One example, of course, is the area of building and exploiting open educational tools and resources. TPACK is useful again here, since it reminds us there are different levels of awareness that may present challenges to enrollment. Knowing how to create a searchable database of texts is TK. Awareness of Creative Commons and how this changes our relationship with notions of knowledge ownership and content is TCK. Both of these knowledges take time to develop, of course, but it may be an extra leap into enrolling such tools and awareness into our EAP courses and into individual practitioner routines. What are the most realistically effective ways of achieving this, I wonder.
And this is only one area. So what are the other e-AP tools we need to get to grips with? How do they genuinely enhance pedagogy in ways that were not possible before? How do we best encourage colleagues to work on their TK and their TCK, in order to provide the foundations for TPCK? And many of my colleagues are already overworked, so where will the time come from in an already fuller than full-time working week? These are questions we need to work on.
BALEAP (2008) The Competency Framework for Teachers of English for Academic Purposes.
Fenwick, T. & R. Edwards (2010) Actor-Network Theory in Education. Oxon: Routledge.
Hockly, N. (2011) ‘The Digital Generation’. ELT Journal 65(3): 322-325.
Koehler, M. J., & Mishra, P. (2005) ‘Teachers Learning Technology by Design’. Journal of Computing in Teacher Education. 21(3): 94–102.

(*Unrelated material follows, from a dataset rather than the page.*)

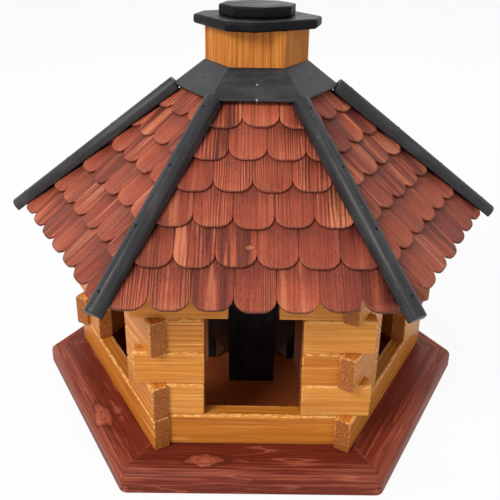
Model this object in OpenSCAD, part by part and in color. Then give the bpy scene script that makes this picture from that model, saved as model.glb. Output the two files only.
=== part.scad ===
// Hexagonal log-house bird feeder with a lift-off roof, a seed silo and a lift-off chimney cap.
// Origin at the centre of the underside, +Z up, the front wall faces -Y, plan corners at +X and -X.

/* [Base] */

// Width of the base across two opposite corners
base_across = 390; // [360:1:430]
// Thickness of the base boards
base_t = 19; // [17:0.5:24]
// Width of the base boards
board_w = 56; // [52:1:60]
// Radius of the round on the upper outer edge
edge_round = 12; // [8:0.5:13]
// Thickness of the floor panel let into the underside
floor_t = 3; // [2.5:0.1:4]
// Width of the rebate that takes the floor panel
floor_lap = 12; // [10:0.5:14]
// Length of the loose tongues in the mitres, along the mitre
tongue_len = 34; // [26:1:36]
// Width of the loose tongues across the mitre
tongue_w = 24; // [18:1:24]
// Thickness of the loose tongues
tongue_t = 4; // [3:0.5:4]

/* [Log walls] */

// Width of the ledge outside the walls
ledge_w = 31.4; // [28:0.1:36]
// Thickness of the logs
log_t = 12.5; // [11.5:0.5:14]
// Height of one course of logs
log_h = 28.4; // [27:0.1:31]
// Length by which the log ends run past the corners
log_past = 10.5; // [8:0.5:12]
// Width of the eased edges along the logs
log_ease = 1.6; // [1:0.1:2]
// Width of the doorways in courses two to four
door_w = 72; // [66:1:76]
// Width of the doorways in course five
door_top_w = 36; // [30:1:42]
// Height of the wall plates at their outer face
plate_h = 23; // [19:0.5:24]
// Diameter of the upright dowels
dowel_d = 5; // [4:0.5:5]
// Distance of the dowels from the doorways' edges
dowel_in = 20; // [17:0.5:22]

/* [Roof] */

// Pitch of the roof faces in degrees
roof_pitch = 41.4; // [40:0.1:42.5]
// Distance by which the eaves stand out past the walls
eave_past = 36.5; // [30:0.5:42]
// Thickness of the roof panels
panel_t = 6; // [5:0.5:7]
// Distance by which the shingles overhang the panels
tip_over = 15; // [12:0.5:18]
// Number of shingle rows on each face
rows = 6; // [5:1:7]
// Width of a shingle
shingle_w = 27.7; // [25:0.1:30]
// Gap between neighbouring shingles
shingle_gap = 0.5; // [0.4:0.1:0.8]
// Thickness of a shingle
shingle_t = 2; // [1.6:0.1:2.2]
// Corner radius of the shingles' lower ends
shingle_r = 10.5; // [8:0.5:12]
// Distance of the bearer plate's underside below the roof's opening
bearer_drop = 33; // [26:1:38]

/* [Ridges and collar] */

// Width of the ridge battens
batten_w = 13; // [11:0.5:15]
// Overall height of the ridge battens
batten_h = 9.5; // [9:0.5:11]
// Distance by which the battens run past the eave corners
batten_past = 9; // [5:0.5:12]
// Thickness of the collar boards
collar_t = 5.5; // [5:0.5:6]
// Width of the collar boards, measured level
collar_w = 23; // [20:0.5:26]

/* [Silo and chimney] */

// Width of the silo and chimney across two opposite corners
silo_across = 84; // [80:1:86]
// Thickness of the silo and chimney boards
silo_t = 7; // [6:0.5:7.5]
// Height of the seed outlets under the short silo boards
outlet_h = 30; // [24:1:34]
// Gap between the silo and the floor panel
silo_gap = 0.5; // [0.5:0.1:1]
// Height of the chimney above the roof panels
chimney_h = 40.4; // [36:0.1:46]

/* [Cap] */

// Distance by which the lower cap plate's long sides stand out past the chimney's corners
cap_past = 1.5; // [1:0.5:6]
// Width of the cuts across the lower cap plate's corners
cap_cut = 23; // [19:0.5:26]
// Thickness of the lower cap plate
cap_t = 7.5; // [6.5:0.5:9]
// Width of the upper cap plate across its flats
knob_w = 57.5; // [54:0.5:66]
// Thickness of the upper cap plate
knob_t = 8.5; // [6:0.5:10]
// Turn of the lower cap plate against the house in degrees
cap_turn = 30; // [0:1:60]
// Turn of the upper cap plate against the lower one in degrees
knob_turn = 2.5; // [0:0.5:45]
// Gap round the plug that keeps the cap on the chimney
plug_fit = 1.4; // [1:0.1:3]
// Depth of the plug
plug_h = 12; // [9:0.5:16]

/* [Hidden] */

// Longer than anything in the model
far = 2 * base_across;
t30 = tan(30);
c30 = cos(30);
// Gaps left by glue, round pins, in mitres and under what is laid on
glue = 0.1;
hole_fit = 0.1;
mitre_gap = 0.1;
seat_gap = 0.1;
// Extra length that lets a cut run past a face, and one that joins two shapes
over = 1;
overlap = 0.01;

// Distances written _a or _u are measured from the axis, square to a wall or roof face
base_a = base_across / 2 * c30;
ring_a = base_a - board_w;
panel_edge = 0.3;
tongue_drop = 1.5;
nail_x = 40;
nail_len = 12;

courses = 5;
wall_a = base_a - ledge_w;
wall_in = wall_a - log_t;
wall_mid = wall_a - log_t / 2;
corner_x = wall_a * t30;
wall_top = base_t + courses * log_h;
dowel_x = door_w / 2 + dowel_in;
dowel_sink = 10;
dowel_rise = 9;

silo_a = silo_across / 2 * c30;
silo_in = silo_a - silo_t;
silo_z = floor_t - seat_gap + silo_gap;

slope = tan(roof_pitch);
cp = cos(roof_pitch);
sp = sin(roof_pitch);
hip_pitch = atan(slope * c30);
roof_foot = wall_top + plate_h;
eave_u = wall_a + eave_past;
panel_u = eave_u - tip_over;
hole_a = silo_a + hole_fit;
slope_len = (eave_u - hole_a) / cp;
top_gap = 1;
expo = (slope_len - top_gap) / (rows + 0.5);
lap_len = 1.5 * expo;
lap_gap = 0.1;
// How far each row, from the eave up, lies above an even spacing
row_lift = [0, 2.1, 3.3, 3, 0.4, 0, 0];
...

Latour, B. (2007) Reassembling the Social: an introduction to Actor-Network-Theory. Oxford: OUP.
Mishra, P., & Koehler, M.J. (2006) ’Technological Pedagogical Content Knowledge: a framework for integrating technology in teacher knowledge’. Teachers College Record 108(6): 1017-1054.
Schön, D (1983) The Reflective Practitioner. Basic Books: New York
Shulman, L. (1986) ‘Those who Understand: knowledge growth in teaching’. Educational Researcher 15(2): 4-14.
Shulman, L. (1987) ‘Knowledge and Teaching: foundations of the new reform’. Harvard Educational Review 57(1): 1-22.